Years before, I was at work when I received an email from Mom, cc:ed to all my siblings. She’d gone to a favorite outdoor eatery on the intercoastal waterway, where she’d fallen in love with a rescued greyhound racer. She couldn’t help herself; she was never a dog person, but she’d just fallen for the poor guy. She’d hoped we’d all understand; she just had to bring him home.
Mom and her Boy
The kids went into high alert mode. What was she thinking? The dog would terrify and/or eat her beloved cats. He’d knock her down, pull her down the street. Full-on catastrophizing was the order of the day.
I tried to be diplomatic.
Was she sure this was really a good idea? After all, she’d raised us on Robert Maynard Hutchins’ mantra: Every time I feel like exercising, I lie down and wait for it to go away. Wasn’t the dog a de facto exercise machine?
My sister tried her hand.
Mom calmly met our concerns: he was great company; the cats loved him; the walking would be good for her.

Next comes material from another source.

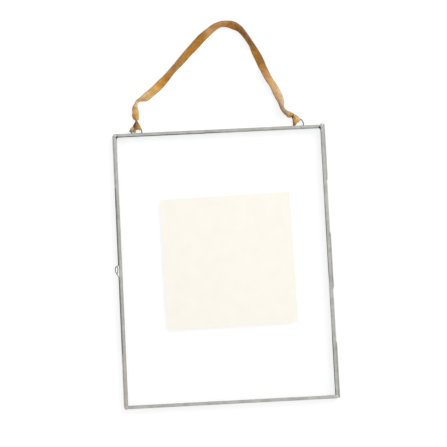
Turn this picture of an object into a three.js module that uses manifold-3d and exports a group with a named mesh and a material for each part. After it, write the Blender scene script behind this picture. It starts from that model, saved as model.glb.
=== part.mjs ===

When she’d wound us up to the point of exasperation, I called her.
Beau, it’s a joke.
I think it was her way of reassuring us that she was happy, enjoying life, and there was no reason to worry.
What are our lives for?
Mom believed fervently that we are here to serve others.
This seems a better response to me than the old saw that says we philosophize in order to learn how to die. Better to spend one’s time learning how to live.
Montaigne, my guide, captures the difference between living with one eye on the clock and living in the moment in his response to Cicero’s valorization of philosophy. No, Montaigne decides after following his own thoughts hither and yon. Rather than devoting his thoughts to how it will all end, he concludes:
Happy is the death that leaves no time for ceremonial preparations.